António Olaio por António Olaio revela um Salazar entre 100 obras

A exposição, que hoje se inaugura no Centro Cultural Vila Flor, em Guimarães, reúne trabalhos realizados entre os anos 80 e a actualidade

I think differently, now that I can paint foi o título escolhido por António Olaio (Sá da Bandeira, Angola, 1963) para a exposição que é hoje inaugurada no Centro Cultural Vila Flor (CCVF), em Guimarães. A mostra, comissariada pelo próprio artista, inclui cerca de uma centena de trabalhos - pintura, desenho, vídeo, instalação -, realizados desde meados dos anos 80 até ao presente. A selecção de obras respeitou um critério de actualidade, ou seja, qualquer uma das criações apresentadas podia, segundo a ideia do seu autor, ter sido feita hoje.António Olaio sublinha que, sendo ele próprio o comissário da sua mostra, esta não possui um ponto de vista relativo, distante: "A minha exposição é um somatório de coisas, não sendo esta situação entendida num sentido pejorativo." Para sublinhar essa dimensão, o ex-vocalista dos Repórter Estrábico explica que de há vinte anos para cá a sua obra não sofreu qualquer evolução: "Existe uma sincronia entre aquilo que fiz na década de oitenta, aquilo que faço hoje e imagino com os trabalhos que possa vir a fazer no futuro."
Essa visão da sua obra resultou numa exposição onde se pode encontrar a pintura quadro In Coimbra Law is red, de 1988, apresentado pela primeira vez em Blaupunkt Blues (Galeria Roma e Pavia, Porto, 1989). Nesse quadro vê-se uma imagem de Salazar, contudo o artista sublinha não só a ausência de uma dimensão política nessa tela, mas também que nunca seria capaz de fazer um retrato do ditador: "Era algo horrível de se realizar; nessa obra represento um retrato, assumindo este enquanto ready-made." E acrescenta: "O interesse estético da pintura é constatar que Salazar fez um curso vermelho, pois, em Coimbra a cor do curso de direito é o vermelho; a cor do Salazar é incólume ao vermelho, ele mantêm-se pétreo."

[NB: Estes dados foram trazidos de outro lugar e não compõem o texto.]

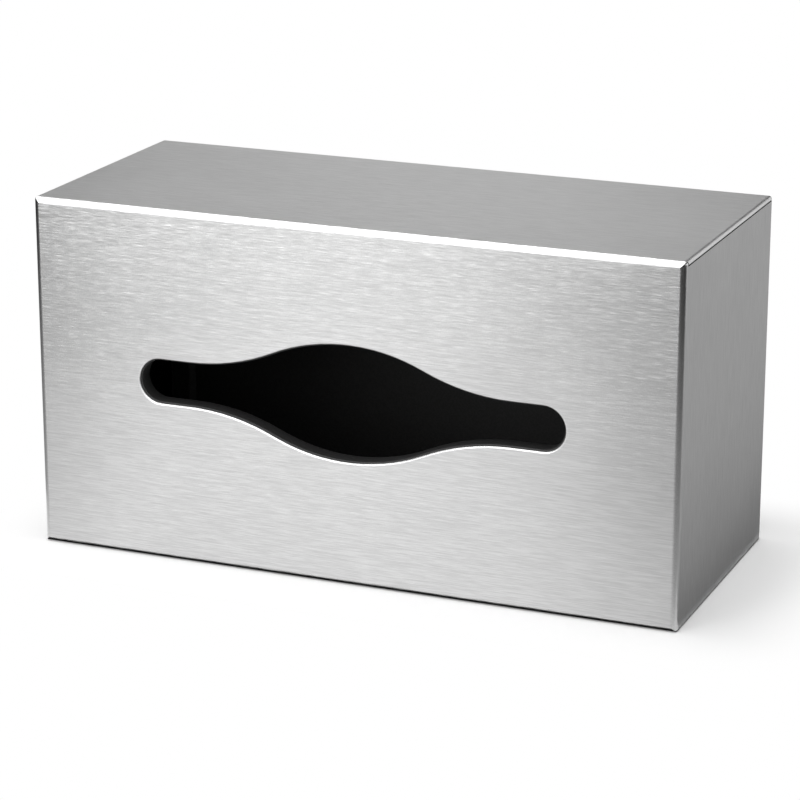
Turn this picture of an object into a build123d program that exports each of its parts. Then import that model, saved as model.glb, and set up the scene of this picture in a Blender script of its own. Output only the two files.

O título da exposição realizada em 1989, Blaupunkt Blues, é igualmente o do mais recente vídeo de António Olaio - são incluídos seis na mostra - e também o do seu próximo disco, que conta com a participação do seu habitual colaborador, o músico João Taborda. Todas estas associações surgem de uma espécie de "delírio conceptual" no âmbito do qual o artista encara a possibilidade de "voltar a pegar nos mesmos pontos de partida para fazer coisas diferentes".
Durante a montagem de I think differently, now that I can paint, António Olaio tomou a decisão de deixar abertas as janelas do CCVF, uma opção que, na sua opinião, foi das melhores da exposição: "Explorei o intervalo entre as janelas, assim distanciamo-nos da ideia do museu como bunker, pois a arte não precisa de ser neutralizada pelo sítio onde é mostrada; desse modo, as pessoas também não se sentem obrigadas a olhar só para os quadros, existe um exterior." Essa solução permite igualmente "voltar a uma ideia superada pelo modernismo, a do quadro enquanto janela".
Falta o título da exposição, que, para António Olaio, tem uma componente "mais cómica do que irónica, mas, ao mesmo tempo, [acredita] mesmo nisso, o conceptual a fazer as pazes com o artesanal."